Gather every line that includes the word "materials", please.
>> Start
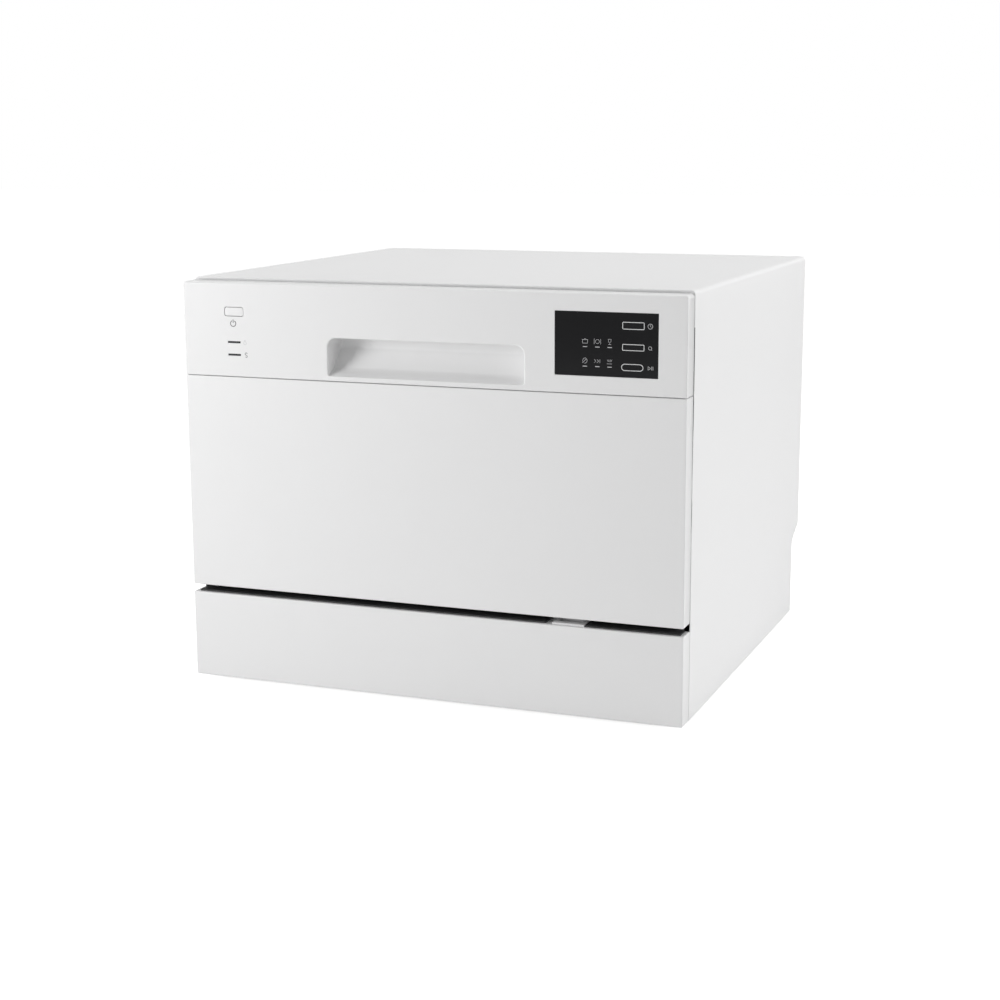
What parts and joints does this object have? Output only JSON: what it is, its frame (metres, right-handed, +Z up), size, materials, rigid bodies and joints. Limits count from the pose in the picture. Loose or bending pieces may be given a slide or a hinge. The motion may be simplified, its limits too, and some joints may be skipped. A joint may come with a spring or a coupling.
{
  "type": "countertop dishwasher",
  "caption": "White countertop dishwasher with a drop-down door, a dark display window, a scooped handle recess, and a sliding dish basket over a spray arm.",
  "frame": {"origin": "on the worktop under the middle of the machine", "axes": "+X to the viewer's right from the front, +Y to the back, +Z up"},
  "size_m": [0.55, 0.525, 0.438],
  "materials": {
    "white_paint": "satin white powder coat",
    "white_plastic": "smooth white moulding",
    "stainless": "fine brushed stainless steel",
    "zinc_steel": "zinc plated steel",
    "display_black": "dark glossy display window",
    "black_plastic": "matt black plastic",
    "grey_rubber": "dark grey rubber",
    "grey_plastic": "light grey plastic",
    "base_plastic": "mid grey moulded base",
    "natural_plastic": "natural polypropylene",
    "basket_coat": "grey nylon coating on wire",
    "smoke_lens": "smoked lens",
    "button_silver": "silver button",
    "board_green": "circuit board",
    "pump_black": "black pump moulding",
    "foam": "expanded foam"
  },
  "bodies": {
    "cabinet": {"outer_wrap": "white_paint", "rear_panel": "zinc_steel", "rear_service_cover": "zinc_steel", "base_tray": "base_plastic", "kick_plate": "white_paint", "gap_seal_strip": "black_plastic", "cable_guide": "grey_plastic", "hinge_brackets": "zinc_steel", "latch_striker": "zinc_steel", "cabinet_screws": "zinc_steel", "tub": "stainless", "door_gasket": "grey_rubber", "basket_rails": "stainless", "sump": "grey_plastic", "fine_filter_plate": "stainless", "spray_riser": "grey_plastic", "softener_tank": "natural_plastic", "wash_pump": "pump_black", "flow_heater": "stainless", "drain_pump": "pump_black", "internal_hoses": "grey_rubber", "air_breather": "natural_plastic", "float_switch": "black_plastic", "inlet_valve": "natural_plastic", "drain_outlet": "grey_plastic", "cable_gland": "black_plastic", "door_springs": "zinc_steel"},
    "door": {"door_outer_panel": "white_paint", "door_inner_panel": "stainless", "control_panel": "white_plastic", "display_window": "display_black", "indicator_lenses": "smoke_lens", "control_board": "board_green", "latch_housing": "grey_plastic", "dispenser_body": "grey_plastic", "hinge_arms": "zinc_steel", "door_screws": "zinc_steel"},
    "latch_hook": {"latch_hook": "zinc_steel"},
    "dispenser_lid": {"dispenser_lid": "grey_plastic"},
    "rinse_cap": {"rinse_cap": "grey_plastic"},
    "spray_arm": {"spray_arm": "grey_plastic"},
    "filter": {"coarse_filter": "grey_plastic", "micro_filter": "stainless"},
    "salt_cap": {"salt_cap": "grey_plastic"},
    "leak_float": {"leak_float": "foam"},
    "basket": {"dish_basket": "basket_coat"},
    "cup_shelf": {"cup_shelf": "basket_coat"},
    "cutlery_basket": {"cutlery_basket": "grey_plastic"},
    "power_button": {"power_button": "white_plastic"},
    "delay_button": {"delay_button": "button_silver"},
    "program_button": {"program_button": "button_silver"},
    "start_button": {"start_button": "button_silver"},
    "front_left_roller": {"front_left_roller": "grey_plastic"},
    "front_left_foot": {"front_left_foot": "black_plastic"},
    "front_right_roller": {"front_right_roller": "grey_plastic"},
    "front_right_foot": {"front_right_foot": "black_plastic"},
    "rear_left_roller": {"rear_left_roller": "grey_plastic"},
    "rear_left_foot": {"rear_left_foot": "black_plastic"},
    "rear_right_roller": {"rear_right_roller": "grey_plastic"},
    "rear_right_foot": {"rear_right_foot": "black_plastic"}
  },
  "joints": [
    {"name": "door_hinge", "type": "hinge", "parent": "cabinet", "child": "door", "pos_m": [0, -0.2515, 0.1149], "axis": [1, 0, 0], "range_deg": [0, 90], "stiffness_Nm_per_rad": 3, "deforming": ["door_springs"]},
    {"name": "latch_pivot", "type": "hinge", "parent": "door", "child": "latch_hook", "pos_m": [0, -0.2475, 0.417], "axis": [1, 0, 0], "range_deg": [-4, 2], "stiffness_Nm_per_rad": 0.3},
    {"name": "dispenser_slide", "type": "slide", "parent": "door", "child": "dispenser_lid", "axis": [1, 0, 0], "range_m": [0, 0.052]},
    {"name": "rinse_twist", "type": "hinge", "parent": "door", "child": "rinse_cap", "pos_m": [0.044, -0.2265, 0.231], "axis": [0, 1, 0], "range_deg": [0, 90]},
    {"name": "spray_spin", "type": "hinge", "parent": "cabinet", "child": "spray_arm", "pos_m": [0, 0.012, 0.17], "axis": [0, 0, 1], "continuous": true},
    {"name": "filter_twist", "type": "hinge", "parent": "cabinet", "child": "filter", "pos_m": [0, -0.06, 0.14], "axis": [0, 0, 1], "range_deg": [0, 60]},
    {"name": "salt_cap_turn", "type": "hinge", "parent": "cabinet", "child": "salt_cap", "pos_m": [-0.165, -0.07, 0.155], "axis": [0, 0, 1], "range_deg": [0, 300]},
    {"name": "leak_float_rise", "type": "slide", "parent": "cabinet", "child": "leak_float", "axis": [0, 0, 1], "range_m": [0, 0.01]},
    {"name": "basket_slide", "type": "slide", "parent": "cabinet", "child": "basket", "axis": [0, -1, 0], "range_m": [-0.015, 0.018]},
    {"name": "cup_shelf_fold", "type": "hinge", "parent": "basket", "child": "cup_shelf", "pos_m": [-0.216, 0, 0.286], "axis": [0, -1, 0], "range_deg": [0, 80]},
    {"name": "cutlery_lift", "type": "slide", "parent": "basket", "child": "cutlery_basket", "axis": [0, 0, 1], "range_m": [0, 0.085]},
    {"name": "power_press", "type": "slide", "parent": "door", "child": "power_button", "axis": [0, 1, 0], "range_m": [0, 0.0015], "stiffness_N_per_m": 500},
    {"name": "delay_press", "type": "slide", "parent": "door", "child": "delay_button", "axis": [0, 1, 0], "range_m": [0, 0.0015], "stiffness_N_per_m": 500},
    {"name": "program_press", "type": "slide", "parent": "door", "child": "program_button", "axis": [0, 1, 0], "range_m": [0, 0.0015], "stiffness_N_per_m": 500},
    {"name": "start_press", "type": "slide", "parent": "door", "child": "start_button", "axis": [0, 1, 0], "range_m": [0, 0.0015], "stiffness_N_per_m": 500},
    {"name": "front_left_roller_turn", "type": "hinge", "parent": "basket", "child": "front_left_roller", "pos_m": [-0.212, -0.15, 0.1683], "axis": [1, 0, 0], "range_deg": [-70, 80]},
    {"name": "front_left_foot_turn", "type": "hinge", "parent": "cabinet", "child": "front_left_foot", "pos_m": [-0.235, -0.205, 0.01], "axis": [0, 0, 1], "range_deg": [-360, 360]},
    {"name": "front_right_roller_turn", "type": "hinge", "parent": "basket", "child": "front_right_roller", "pos_m": [0.212, -0.15, 0.1683], "axis": [1, 0, 0], "range_deg": [-70, 80]},
    {"name": "front_right_foot_turn", "type": "hinge", "parent": "cabinet", "child": "front_right_foot", "pos_m": [0.235, -0.205, 0.01], "axis": [0, 0, 1], "range_deg": [-360, 360]},
    {"name": "rear_left_roller_turn", "type": "hinge", "parent": "basket", "child": "rear_left_roller", "pos_m": [-0.212, 0.15, 0.1683], "axis": [1, 0, 0], "range_deg": [-70, 80]},
    {"name": "rear_left_foot_turn", "type": "hinge", "parent": "cabinet", "child": "rear_left_foot", "pos_m": [-0.235, 0.19, 0.01], "axis": [0, 0, 1], "range_deg": [-360, 360]},
    {"name": "rear_right_roller_turn", "type": "hinge", "parent": "basket", "child": "rear_right_roller", "pos_m": [0.212, 0.15, 0.1683], "axis": [1, 0, 0], "range_deg": [-70, 80]},
    {"name": "rear_right_foot_turn", "type": "hinge", "parent": "cabinet", "child": "rear_right_foot", "pos_m": [0.235, 0.19, 0.01], "axis": [0, 0, 1], "range_deg": [-360, 360]}
  ],
  "couplings": [
    {"joint": "front_left_roller_turn", "follows": "basket_slide", "rad_per_m": 76.923},
    {"joint": "front_right_roller_turn", "follows": "basket_slide", "rad_per_m": 76.923},
    {"joint": "rear_left_roller_turn", "follows": "basket_slide", "rad_per_m": 76.923},
    {"joint": "rear_right_roller_turn", "follows": "basket_slide", "rad_per_m": 76.923}
  ]
}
>> End
■ Expected answer ■
What parts and joints does this object have? Output only JSON: what it is, its frame (metres, right-handed, +Z up), size, materials, rigid bodies and joints. Limits count from the pose in the picture. Loose or bending pieces may be given a slide or a hinge. The motion may be simplified, its limits too, and some joints may be skipped. A joint may come with a spring or a coupling.
  "materials": {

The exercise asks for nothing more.